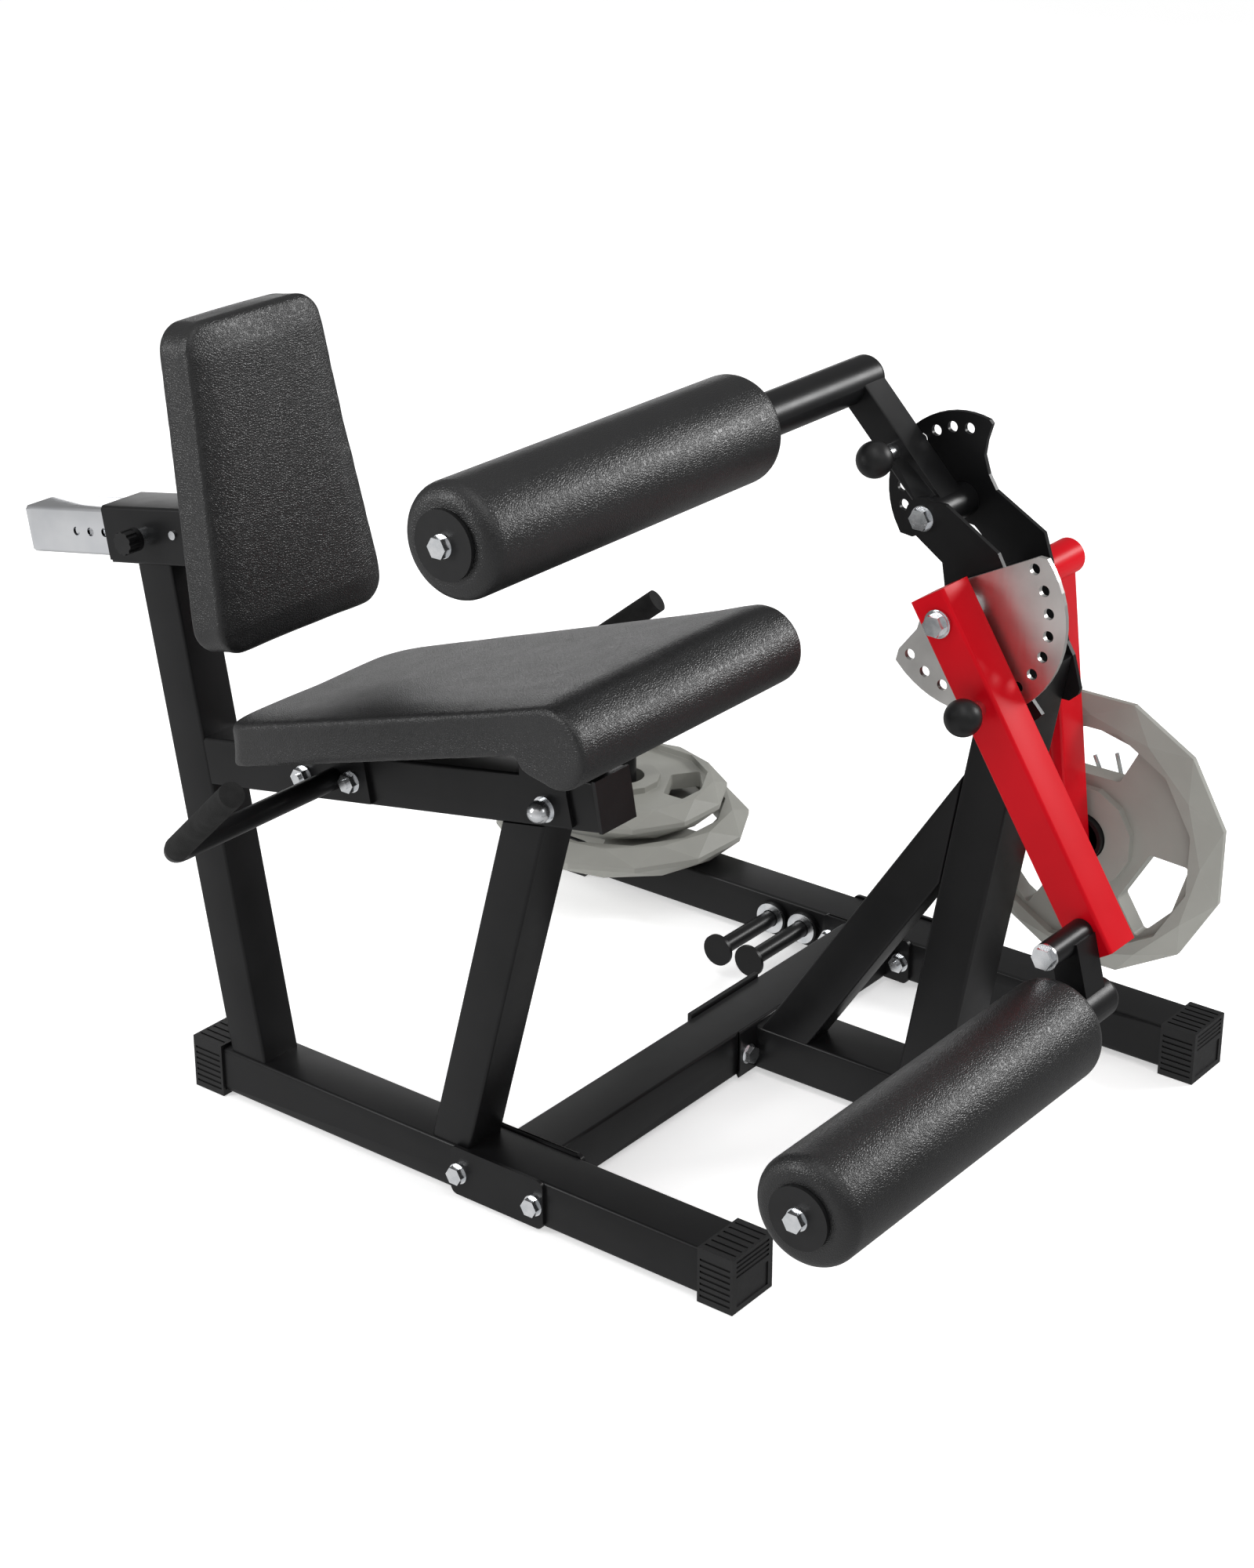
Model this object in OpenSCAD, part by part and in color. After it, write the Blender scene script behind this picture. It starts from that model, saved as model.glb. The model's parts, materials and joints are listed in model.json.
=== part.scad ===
// Leg extension machine: a seat with a sliding backrest, and a lever that swings on a tower.
// +X points to where the user's feet go, +Y to the user's left, +Z up.
// The origin is on the floor, under the middle of the base.

/* [Base] */
// Width of the two floor tubes
floor_tube_w = 58; // [54:1:62]
// Height of the floor tubes
floor_tube_h = 50; // [46:1:54]
// Gap between the floor and the floor tubes
floor_gap = 6.5; // [5:0.5:8]
// Distance from the middle plane to the centre of each floor tube
floor_tube_y = 324.3; // [318:0.5:326]
// Rear end of the near floor tube
near_rear_x = -348; // [-360:1:-340]
// Front end of the near floor tube
near_front_x = 356; // [340:1:380]
// Rear end of the far floor tube
far_rear_x = -380; // [-390:1:-376]
// Front end of the far floor tube
far_front_x = 486.5; // [460:0.5:500]
// Centre of the cross tube along X
cross_x = 70; // [66:1:74]
// Width of the cross tube
cross_w = 60; // [56:1:62]
// Wall of the square tubes
wall = 3; // [2:0.5:3]

/* [Seat frame] */
// Sideways place of the seat's centre plane
seat_y = -325.4; // [-327:0.1:-323]
// Width of the posts and of the seat tube
post_w = 50; // [48:1:52]
// Rise of the seat tube for each millimetre forward
seat_rise = 0.1774; // [0.17:0.001:0.18]
// Height of the seat tube's top at X = 0
seat_tube_z = 462.9; // [460:0.1:466]
// Tilt of the backrest slide
back_tilt = 10; // [9.5:0.5:10.5]
// Outer width of the backrest receiver
receiver_w = 58.5; // [58:0.5:60]
// Width of the square adjusting tube
slide_w = 48; // [47:0.5:48]
// Pitch of the adjusting holes
slide_pitch = 20.98; // [20.5:0.01:21.2]

/* [Pads] */
// Thickness of the seat
seat_t = 44; // [40:1:46]
// Half width of the seat at its rear
seat_half_rear = 128; // [120:1:134]
// Half width of the seat at its front
seat_half_front = 166; // [158:1:170]
// Radius of the roll at the seat's front
seat_roll_r = 38; // [36:1:40]
// Thickness of the backrest
back_t = 44.5; // [40:0.5:46]
// Half width of the backrest at its bottom
back_half_low = 117; // [110:1:124]
// Half width of the backrest at its top
back_half_top = 89; // [80:1:96]
// Radius of the roller pads
roller_r = 51.5; // [48:0.5:52]

/* [Lever] */
// X of the main pivot
pivot_x = 353; // [352:0.5:354]
// Z of the main pivot
pivot_z = 594; // [593:0.5:595]
// X of the upper arm's pivot
upper_x = 290; // [289:0.5:291]
// Z of the upper arm's pivot
upper_z = 665.4; // [665:0.2:666]
// Direction of the roller arm
roller_arm_dir = -57.4; // [-58:0.1:-57]
// Direction of the weight arm
weight_arm_dir = -82.74; // [-83:0.1:-82]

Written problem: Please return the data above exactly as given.

Reply:
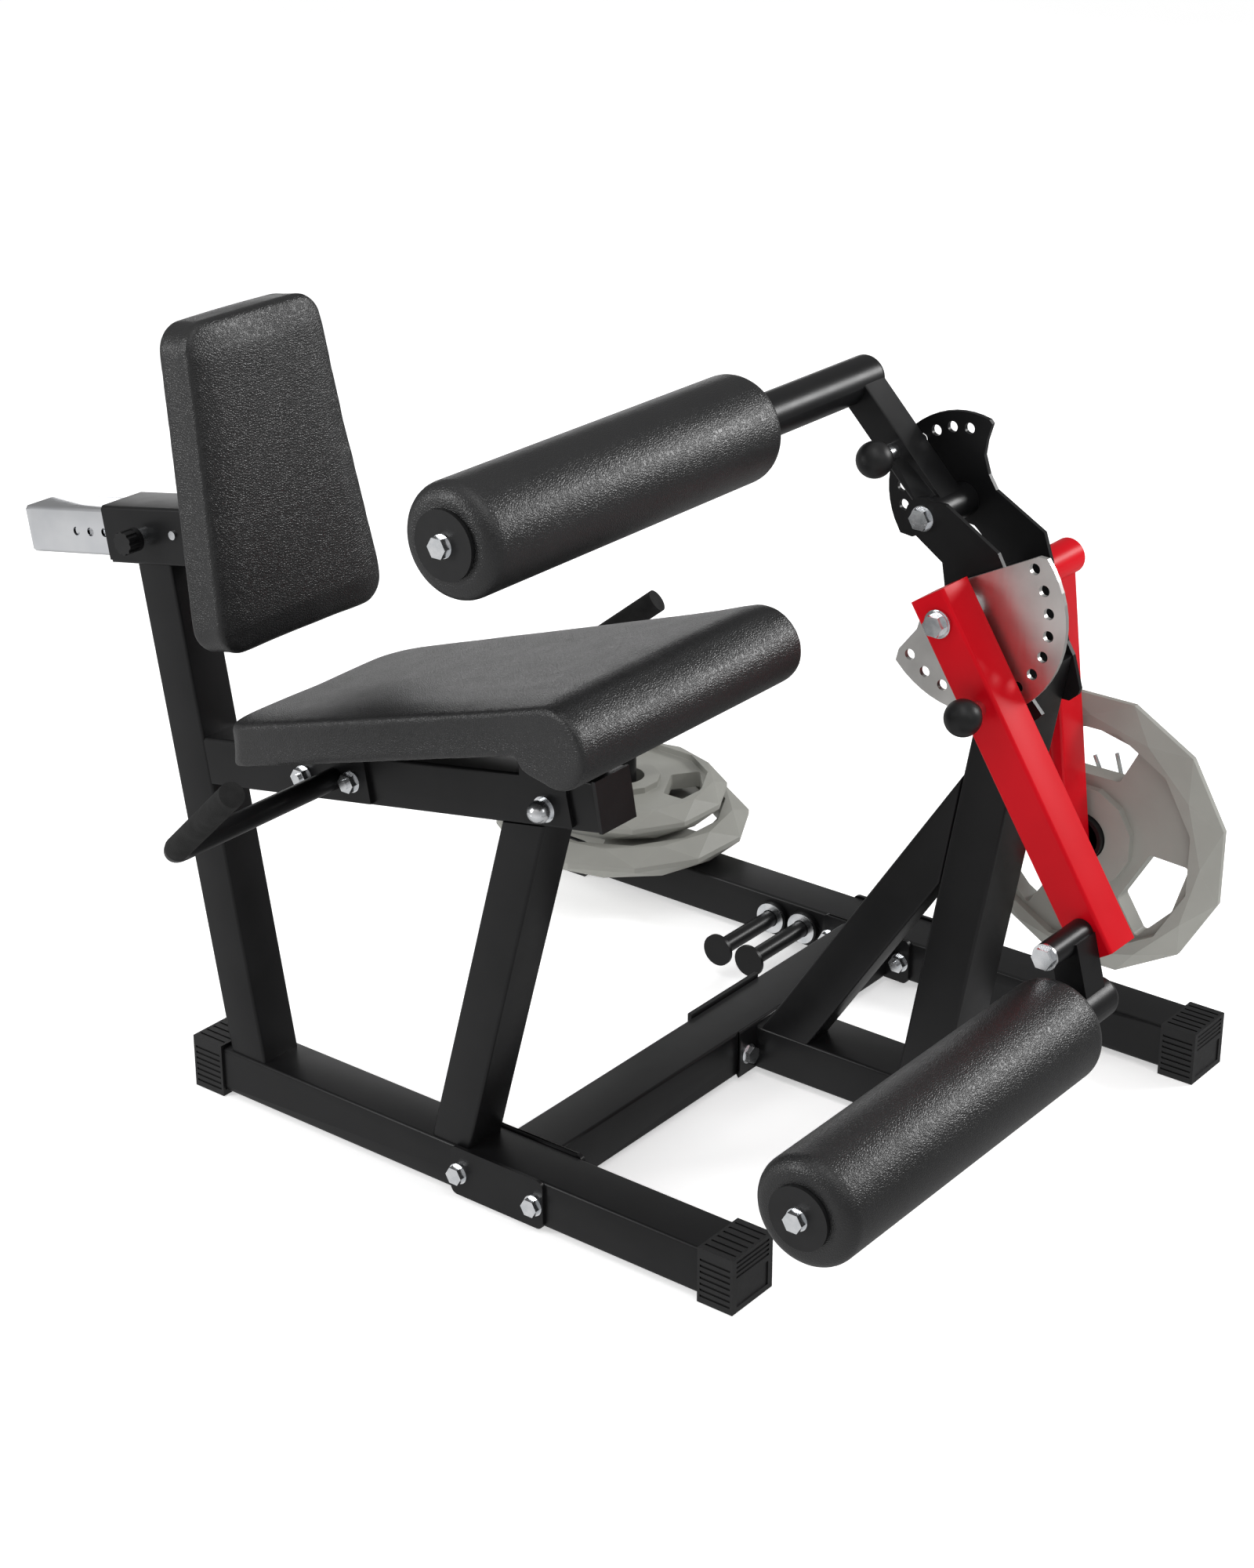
Model this object in OpenSCAD, part by part and in color. After it, write the Blender scene script behind this picture. It starts from that model, saved as model.glb. The model's parts, materials and joints are listed in model.json.
=== part.scad ===
// Leg extension machine: a seat with a sliding backrest, and a lever that swings on a tower.
// +X points to where the user's feet go, +Y to the user's left, +Z up.
// The origin is on the floor, under the middle of the base.

/* [Base] */
// Width of the two floor tubes
floor_tube_w = 58; // [54:1:62]
// Height of the floor tubes
floor_tube_h = 50; // [46:1:54]
// Gap between the floor and the floor tubes
floor_gap = 6.5; // [5:0.5:8]
// Distance from the middle plane to the centre of each floor tube
floor_tube_y = 324.3; // [318:0.5:326]
// Rear end of the near floor tube
near_rear_x = -348; // [-360:1:-340]
// Front end of the near floor tube
near_front_x = 356; // [340:1:380]
// Rear end of the far floor tube
far_rear_x = -380; // [-390:1:-376]
// Front end of the far floor tube
far_front_x = 486.5; // [460:0.5:500]
// Centre of the cross tube along X
cross_x = 70; // [66:1:74]
// Width of the cross tube
cross_w = 60; // [56:1:62]
// Wall of the square tubes
wall = 3; // [2:0.5:3]

/* [Seat frame] */
// Sideways place of the seat's centre plane
seat_y = -325.4; // [-327:0.1:-323]
// Width of the posts and of the seat tube
post_w = 50; // [48:1:52]
// Rise of the seat tube for each millimetre forward
seat_rise = 0.1774; // [0.17:0.001:0.18]
// Height of the seat tube's top at X = 0
seat_tube_z = 462.9; // [460:0.1:466]
// Tilt of the backrest slide
back_tilt = 10; // [9.5:0.5:10.5]
// Outer width of the backrest receiver
receiver_w = 58.5; // [58:0.5:60]
// Width of the square adjusting tube
slide_w = 48; // [47:0.5:48]
// Pitch of the adjusting holes
slide_pitch = 20.98; // [20.5:0.01:21.2]

/* [Pads] */
// Thickness of the seat
seat_t = 44; // [40:1:46]
// Half width of the seat at its rear
seat_half_rear = 128; // [120:1:134]
// Half width of the seat at its front
seat_half_front = 166; // [158:1:170]
// Radius of the roll at the seat's front
seat_roll_r = 38; // [36:1:40]
// Thickness of the backrest
back_t = 44.5; // [40:0.5:46]
// Half width of the backrest at its bottom
back_half_low = 117; // [110:1:124]
// Half width of the backrest at its top
back_half_top = 89; // [80:1:96]
// Radius of the roller pads
roller_r = 51.5; // [48:0.5:52]

/* [Lever] */
// X of the main pivot
pivot_x = 353; // [352:0.5:354]
// Z of the main pivot
pivot_z = 594; // [593:0.5:595]
// X of the upper arm's pivot
upper_x = 290; // [289:0.5:291]
// Z of the upper arm's pivot
upper_z = 665.4; // [665:0.2:666]
// Direction of the roller arm
roller_arm_dir = -57.4; // [-58:0.1:-57]
// Direction of the weight arm
weight_arm_dir = -82.74; // [-83:0.1:-82]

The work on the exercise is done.